Dated ______________________________




                               -----------------------------------------------------


  NOTICE: THE SIGNATURE TO THIS ASSIGNMENT MUST CORRESPOND WITH THE NAME AS
WRITTEN UPON THE FACE OF THE CERTIFICATE IN EVERY PARTICULAR, WITHOUT
ALTERATION OR ENLARGEMENT, OR ANY CHANGE WHATEVER.

                              This certificate also evidences and entitles the
                              holder hereof to certain rights as set forth in a
                              Qualified Offer Plan Rights Agreement between
                              Tenneco Inc. (the "Company") and First Chicago
                              Trust Company of New York, as Rights Agent, dated
                              as of September 9, 1998 and as amended from time
                              to time (the "Rights Agreement"), the terms of
                              which are hereby incorporated herein by reference
                              and a copy of which is on file at the principal
                              executive offices of the Company. Under certain
                              circumstances, as set forth in the Rights
                              Agreement, such Rights will be evidenced by
                              separate certificates and will no longer be
                              evidenced by this certificate. The Company will
                              mail to the holder of this certificate a copy of
                              the Rights Agreement without charge after receipt
                              of a written request therefor.
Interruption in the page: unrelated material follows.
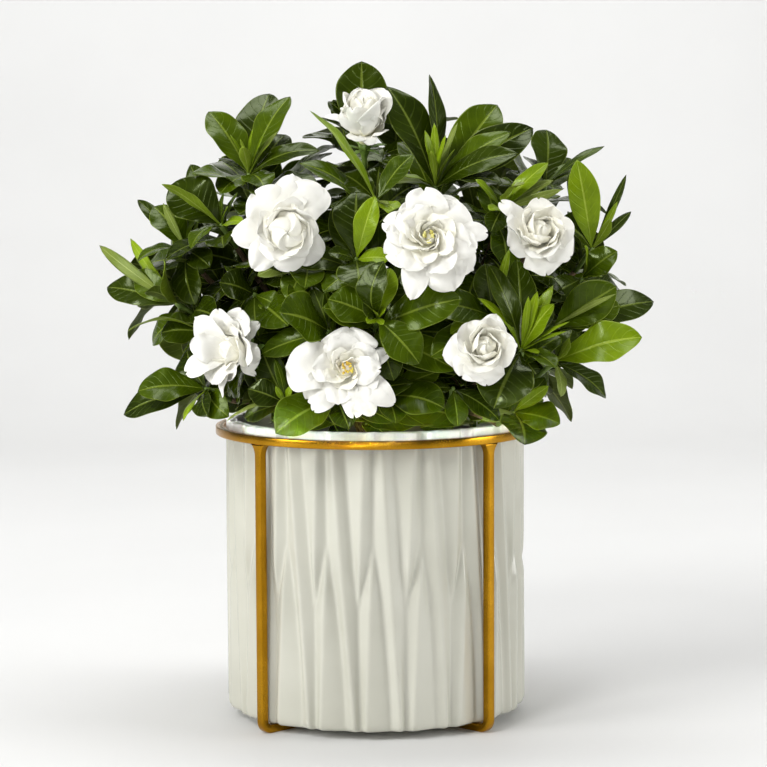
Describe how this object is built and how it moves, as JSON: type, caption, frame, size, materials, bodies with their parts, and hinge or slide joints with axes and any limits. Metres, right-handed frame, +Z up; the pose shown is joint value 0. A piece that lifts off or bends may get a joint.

UNDER CERTAIN
                              CIRCUMSTANCES, AS SET FORTH IN THE RIGHTS
                              AGREEMENT, RIGHTS OWNED BY OR TRANSFERRED TO ANY
                              PERSON WHO IS OR BECOMES AN ACQUIRING PERSON (AS
                              DEFINED IN THE RIGHTS AGREEMENT) AND CERTAIN
                              TRANSFEREES THEREOF WILL BECOME NULL AND VOID AND
                              WILL NO LONGER BE TRANSFERABLE.